Стоило ради этого начинать жестокую мировую войну?

«Там банкиры жили в этих домах. Всякие господа с деньгами. Сейчас Хай-стрит пустая, а тогда в торговые часы на тротуаре было не протолкнуться!

— Да где ж такая орава еду брала?

— Они еду в магазинах покупали. Теперешние люди не понимают, что такое магазин. Никто даже зеркальных витрин не помнит. Господи, а я одной только картошки по полторы тонны в подвале зараз держал! У тебя глаза бы на лоб вылезли, если бы ты увидел мой магазин! Груши, каштаны, яблоки, орехи… — Голос у старика стал прямо сладким. — Бананы, апельсины… Это фрукты такие, пальчики оближешь. Их из Испании везли, со всего мира. Пароходами и по-всякому. А я ими торговал… И вот хожу теперь, заблудших кур ищу… А какие люди ко мне наведывались! Какие дамы, знатные да красивые! Таких теперь и во сне не увидишь, в пух и прах разодетые! Вот придет такая и спросит: «Ну, мистер Смоллуейз, что у вас сегодня новенького?» А я ей: «Да вот канадских яблочек не желаете ли, а то, может, каштанов в сахаре?» Тут же, не сходя с места, заказ: «Пошлите на мой адрес тех и других». Все хлопочут, спешат — автомобили, экипажи, пешеходы, шарманщики, немцы-музыканты. Если бы не пустые дома, так я бы и думал, что все во сне пригрезилось…

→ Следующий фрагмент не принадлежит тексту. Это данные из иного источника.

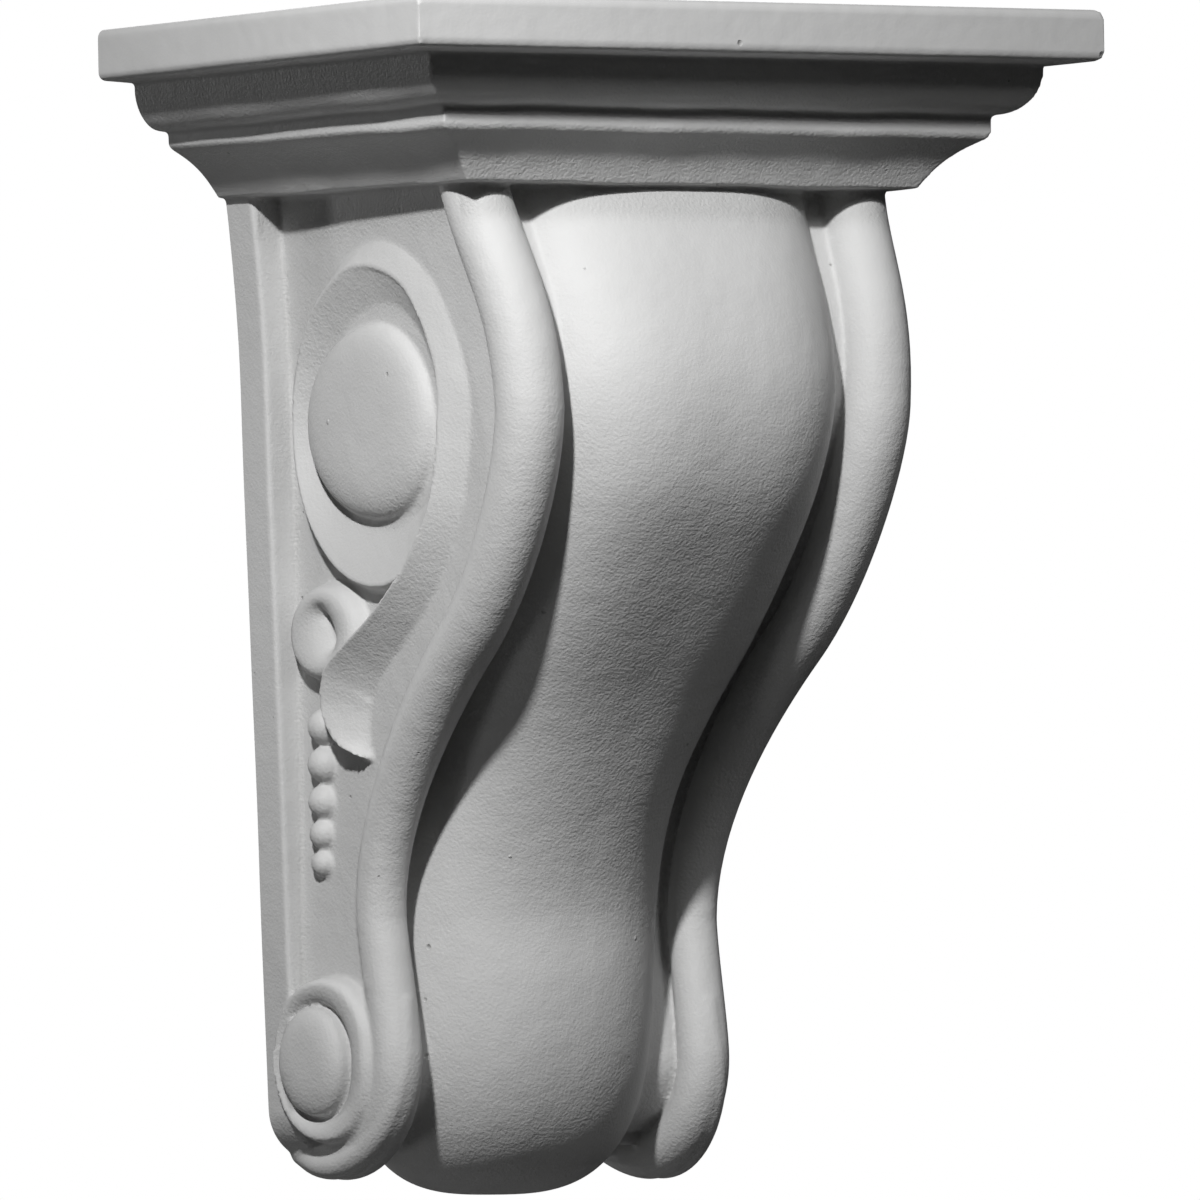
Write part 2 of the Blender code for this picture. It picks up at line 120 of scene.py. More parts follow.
def cap_profile():
    """(inset at the sides, inset in front, drop) from the top of the slab to the foot of the cove."""
    profile = []
    for turn in quarter(6):
        inset = slab_edge * (1 - math.sin(turn))
        profile.append((inset, inset, slab_edge * (1 - math.cos(turn))))
    for turn in quarter(6):
        inset = slab_edge * (1 - math.cos(turn))
        profile.append((inset, inset, slab_thickness - slab_edge * (1 - math.sin(turn))))
    profile.append((slab_overhang_side, slab_overhang_front, slab_thickness + 0.5))
    for turn in quarter(16):
        inset = ovolo_depth * (1 - math.cos(turn))
        drop = ovolo_top + ovolo_height * math.sin(turn)
        profile.append((slab_overhang_side + inset, slab_overhang_front + inset, drop))
    profile.append((fillet_inset, fillet_inset, fillet_top))
    profile.append((fillet_inset, fillet_inset, fillet_bottom - fillet_round))
    profile.append((fillet_inset + 0.5, fillet_inset + 0.5, fillet_bottom))
    for step in range(1, 13):
        t = step / 12
        hollow = cove_hollow * math.sin(math.pi * t)
        side = fillet_inset + cove_depth_side * t + hollow
        front = fillet_inset + cove_depth_front * t + hollow
        profile.append((side, front, fillet_bottom + (cove_bottom - fillet_bottom) * t - hollow))
    return profile


cap_rings = []
for side, front, drop in cap_profile():
    half = cap_half_width - side
    reach = cap_reach - front
    lift = left_run_closes * min(1.0, max(0.0, (drop - 30) / 8))
    corners = (
        (-half, -wall_overrun, drop - lift),
        (-half, reach, drop),
        (half, reach, drop),
        (half, -wall_overrun, drop),
    )
    cap_rings.append([at(*corner) for corner in corners])
closed_form(cap_rings)


# Back plate
# A flat plate stands behind the bracket and lies on the wall. It widens up to the cap, has small
# rounded corners at its foot, and its rim shows as a narrow strip beside the carved sides.
plate_thickness = 13.8
plate_foot = 344.5
plate_corner = 15.0
plate_half = 70.6
plate_taper = 0.025
plate_taper_from = 318
plate_flare = 2.8
plate_flare_from = 110
plate_lip = 0.9
plate_draft = 0.1


def plate_half_width(drop):
    flare = max(0.0, (plate_flare_from - drop) / 60)
    half = plate_half + plate_taper * (plate_taper_from - drop) + plate_flare * flare**2
    turn = min(1.0, max(0.0, (drop - plate_foot + plate_corner) / plate_corner))
    return half - plate_corner * (1 - math.sqrt(1 - turn**2))


plate_rings = []
plate_drops = [45 + 13 * step for step in range(6)] + [200, 280]
plate_drops += [plate_foot - plate_corner * (1 - math.sin(turn)) for turn in quarter(12)]
for drop in plate_drops:
    back = plate_half_width(drop)
    front = back - plate_draft
    ring = (
        (-back, -wall_overrun),
        (-front, plate_thickness - plate_lip),
        (-front + plate_lip, plate_thickness),
        (front - plate_lip, plate_thickness),
        (front, plate_thickness - plate_lip),
        (back, -wall_overrun),
    )
    plate_rings.append([at(x, y, drop) for x, y in ring])
closed_form(plate_rings)


# Side rolls
# A plain round roll runs down each front edge of the bracket: out under the cap, in at the waist,
# and round under the foot to the wall. It thins towards the waist, and the pair draws together.

# A node is reach, drop, heading in degrees outwards from straight down, and its two handles. The
# other stations give a value at a drop.
roll_nodes = (
    (118.7, 45.0, 7, 0, 27.6),
    (140.0, 119.3, 0, 36.6, 16.5),
    (98.4, 190.0, -51, 30.0, 31.0),
    (44.6, 272.1, 0, 31.1, 7.2),
    (50.4, 314.6, 0, 9.9, 15.5),
    (21.6, 343.3, -90, 15.0, 6.7),
    (-3.0, 335.8, -123, 8.3, 0),
)
roll_radii = ((45, 10.4), (150, 10.3), (195, 9.4), (250, 7.8), (345, 8.2))
roll_half_spacing = ((45, 69.7), (120, 63.4), (200, 59.5), (268, 57.1), (345, 55.9))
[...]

— А войну-то зачем начали?

— Да понастроили всяких воздушных военных кораблей, как тут не начать?

— А она давно кончилась? — спросил мальчик. — Ну, эта война-то, она давно кончилась?

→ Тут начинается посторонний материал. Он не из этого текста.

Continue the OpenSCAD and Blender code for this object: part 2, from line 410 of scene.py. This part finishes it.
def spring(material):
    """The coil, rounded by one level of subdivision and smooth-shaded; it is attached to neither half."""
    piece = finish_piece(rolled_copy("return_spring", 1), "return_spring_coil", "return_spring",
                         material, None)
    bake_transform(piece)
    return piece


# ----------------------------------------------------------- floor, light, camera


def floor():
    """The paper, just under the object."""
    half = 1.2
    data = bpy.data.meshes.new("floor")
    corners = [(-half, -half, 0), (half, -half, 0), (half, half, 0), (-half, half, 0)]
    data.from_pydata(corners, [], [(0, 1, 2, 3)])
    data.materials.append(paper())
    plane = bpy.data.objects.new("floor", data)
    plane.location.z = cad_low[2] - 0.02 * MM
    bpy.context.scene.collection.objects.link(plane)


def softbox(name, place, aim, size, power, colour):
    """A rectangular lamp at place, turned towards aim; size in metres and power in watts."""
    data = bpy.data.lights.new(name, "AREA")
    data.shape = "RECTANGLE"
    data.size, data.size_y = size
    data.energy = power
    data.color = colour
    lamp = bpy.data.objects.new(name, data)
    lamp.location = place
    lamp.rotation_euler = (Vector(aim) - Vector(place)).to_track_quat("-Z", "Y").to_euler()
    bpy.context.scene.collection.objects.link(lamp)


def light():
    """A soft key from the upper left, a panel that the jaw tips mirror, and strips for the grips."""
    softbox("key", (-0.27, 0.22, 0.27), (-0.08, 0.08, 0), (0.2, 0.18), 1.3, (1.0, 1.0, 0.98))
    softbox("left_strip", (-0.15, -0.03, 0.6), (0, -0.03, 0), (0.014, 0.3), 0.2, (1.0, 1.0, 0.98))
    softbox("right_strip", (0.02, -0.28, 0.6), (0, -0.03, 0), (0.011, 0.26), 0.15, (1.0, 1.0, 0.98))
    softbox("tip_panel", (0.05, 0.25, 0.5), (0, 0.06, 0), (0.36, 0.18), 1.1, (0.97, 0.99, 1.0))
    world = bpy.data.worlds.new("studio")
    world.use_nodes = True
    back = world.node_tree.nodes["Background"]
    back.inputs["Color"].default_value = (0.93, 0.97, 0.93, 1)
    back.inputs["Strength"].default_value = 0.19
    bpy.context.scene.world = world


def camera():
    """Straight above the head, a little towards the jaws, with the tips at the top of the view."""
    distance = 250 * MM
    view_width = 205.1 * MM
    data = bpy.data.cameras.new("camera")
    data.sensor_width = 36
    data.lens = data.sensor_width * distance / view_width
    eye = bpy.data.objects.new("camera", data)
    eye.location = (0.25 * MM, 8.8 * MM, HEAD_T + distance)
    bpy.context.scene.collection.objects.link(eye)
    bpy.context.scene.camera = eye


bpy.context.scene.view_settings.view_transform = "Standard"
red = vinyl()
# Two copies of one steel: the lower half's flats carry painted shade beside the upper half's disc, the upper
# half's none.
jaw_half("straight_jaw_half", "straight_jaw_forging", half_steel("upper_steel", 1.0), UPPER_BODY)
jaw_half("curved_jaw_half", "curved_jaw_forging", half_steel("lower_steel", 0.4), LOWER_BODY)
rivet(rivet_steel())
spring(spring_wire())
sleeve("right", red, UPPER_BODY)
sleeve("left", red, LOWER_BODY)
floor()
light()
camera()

— А Бог знает, кончилась ли, — ответил старик — Кто ее знает? Заходят к нам сюда иногда чужие. Один позапрошлым летом заходил, так вот с его слов получается, что не кончилась еще война. Будто бы к северу есть еще шайки, которые воюют. И в Германии будто есть такие, и в Китае, и в Америке. А мы последний воздушный корабль, помнится, видели где-то лет семь назад. Выглядел помятым, недомерок какой-то…

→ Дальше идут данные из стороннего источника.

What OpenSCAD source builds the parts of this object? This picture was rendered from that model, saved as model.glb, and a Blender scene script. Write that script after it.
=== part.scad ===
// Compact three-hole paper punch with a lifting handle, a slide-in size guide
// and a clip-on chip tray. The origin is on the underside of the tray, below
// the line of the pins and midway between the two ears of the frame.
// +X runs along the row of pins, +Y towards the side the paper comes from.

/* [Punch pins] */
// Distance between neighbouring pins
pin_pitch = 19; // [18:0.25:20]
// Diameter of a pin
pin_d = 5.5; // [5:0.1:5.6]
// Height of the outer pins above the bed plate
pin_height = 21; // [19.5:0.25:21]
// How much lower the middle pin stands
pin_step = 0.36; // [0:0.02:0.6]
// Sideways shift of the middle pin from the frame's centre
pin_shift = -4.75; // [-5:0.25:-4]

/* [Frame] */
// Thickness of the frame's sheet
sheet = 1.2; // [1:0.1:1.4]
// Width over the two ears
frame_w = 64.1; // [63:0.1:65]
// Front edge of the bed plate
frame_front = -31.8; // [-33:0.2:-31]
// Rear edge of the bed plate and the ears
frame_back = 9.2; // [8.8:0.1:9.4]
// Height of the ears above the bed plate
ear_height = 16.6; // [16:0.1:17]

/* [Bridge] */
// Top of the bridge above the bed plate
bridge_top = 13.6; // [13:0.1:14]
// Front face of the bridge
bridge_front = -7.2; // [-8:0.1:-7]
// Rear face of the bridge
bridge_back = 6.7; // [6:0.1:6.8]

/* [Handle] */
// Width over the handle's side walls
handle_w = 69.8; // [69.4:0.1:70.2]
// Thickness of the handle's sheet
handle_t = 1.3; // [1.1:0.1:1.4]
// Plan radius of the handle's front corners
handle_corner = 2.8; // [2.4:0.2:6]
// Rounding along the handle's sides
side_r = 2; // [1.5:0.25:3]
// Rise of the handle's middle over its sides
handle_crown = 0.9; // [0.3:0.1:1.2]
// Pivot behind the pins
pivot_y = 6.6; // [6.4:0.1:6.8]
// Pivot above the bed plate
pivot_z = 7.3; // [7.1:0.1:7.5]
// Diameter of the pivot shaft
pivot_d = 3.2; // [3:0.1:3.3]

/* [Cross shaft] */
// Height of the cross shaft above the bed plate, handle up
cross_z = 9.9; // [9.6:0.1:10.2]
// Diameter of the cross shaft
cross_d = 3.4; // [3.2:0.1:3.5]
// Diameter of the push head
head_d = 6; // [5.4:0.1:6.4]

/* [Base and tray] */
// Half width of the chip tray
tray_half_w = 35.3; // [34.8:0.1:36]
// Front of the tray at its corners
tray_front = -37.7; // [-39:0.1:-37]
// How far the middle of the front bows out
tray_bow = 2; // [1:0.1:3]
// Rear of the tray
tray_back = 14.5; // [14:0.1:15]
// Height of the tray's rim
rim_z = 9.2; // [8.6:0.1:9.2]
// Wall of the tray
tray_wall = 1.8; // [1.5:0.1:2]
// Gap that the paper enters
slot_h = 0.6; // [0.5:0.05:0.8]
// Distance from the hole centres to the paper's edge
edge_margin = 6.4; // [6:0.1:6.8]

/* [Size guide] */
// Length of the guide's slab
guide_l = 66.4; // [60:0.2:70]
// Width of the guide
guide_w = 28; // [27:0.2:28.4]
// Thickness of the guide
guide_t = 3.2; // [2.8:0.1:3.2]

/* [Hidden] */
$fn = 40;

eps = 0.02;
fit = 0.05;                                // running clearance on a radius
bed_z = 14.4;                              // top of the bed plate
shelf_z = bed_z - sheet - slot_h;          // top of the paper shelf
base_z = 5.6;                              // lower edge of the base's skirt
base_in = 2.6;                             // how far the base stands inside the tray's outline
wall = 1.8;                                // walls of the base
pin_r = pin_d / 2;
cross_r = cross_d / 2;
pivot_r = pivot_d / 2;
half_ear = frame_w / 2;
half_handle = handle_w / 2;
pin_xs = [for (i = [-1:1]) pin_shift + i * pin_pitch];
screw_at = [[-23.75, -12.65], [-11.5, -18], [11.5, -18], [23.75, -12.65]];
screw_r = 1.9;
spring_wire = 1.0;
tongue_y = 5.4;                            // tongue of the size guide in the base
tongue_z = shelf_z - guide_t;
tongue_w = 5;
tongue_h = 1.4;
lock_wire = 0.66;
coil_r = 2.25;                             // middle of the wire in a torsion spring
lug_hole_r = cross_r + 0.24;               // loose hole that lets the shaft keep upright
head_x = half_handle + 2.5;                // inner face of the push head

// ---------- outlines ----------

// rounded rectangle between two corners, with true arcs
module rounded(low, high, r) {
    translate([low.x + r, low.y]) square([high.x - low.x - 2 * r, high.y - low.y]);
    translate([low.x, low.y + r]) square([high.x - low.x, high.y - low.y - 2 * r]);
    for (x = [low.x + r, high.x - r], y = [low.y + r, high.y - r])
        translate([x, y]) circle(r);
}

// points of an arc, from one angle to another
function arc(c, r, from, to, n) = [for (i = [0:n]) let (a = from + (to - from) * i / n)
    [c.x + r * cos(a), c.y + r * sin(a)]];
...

— Ну и надо было на этом закончить войну, — покачал головой мальчик.

— «Закончить»! Начинать ее не надо было! Гордость людей обуяла. Дурь, и чванство, и гордость. Больно много мяса ели да пили вдоволь. Нет, чтоб уступить — пусть другие уступают. — Старик глубокомысленно пожевал что-то беззубыми деснами, и взгляд его, скользнув по долине, упал туда, где блестела на солнце пыльная, разбитая грозами крыша Хрустального дворца. Смутное, томительное сожаление обо всем, что было тут когда-то загублено, нахлынуло на него. Он даже повторил: — Начинать не надо было!»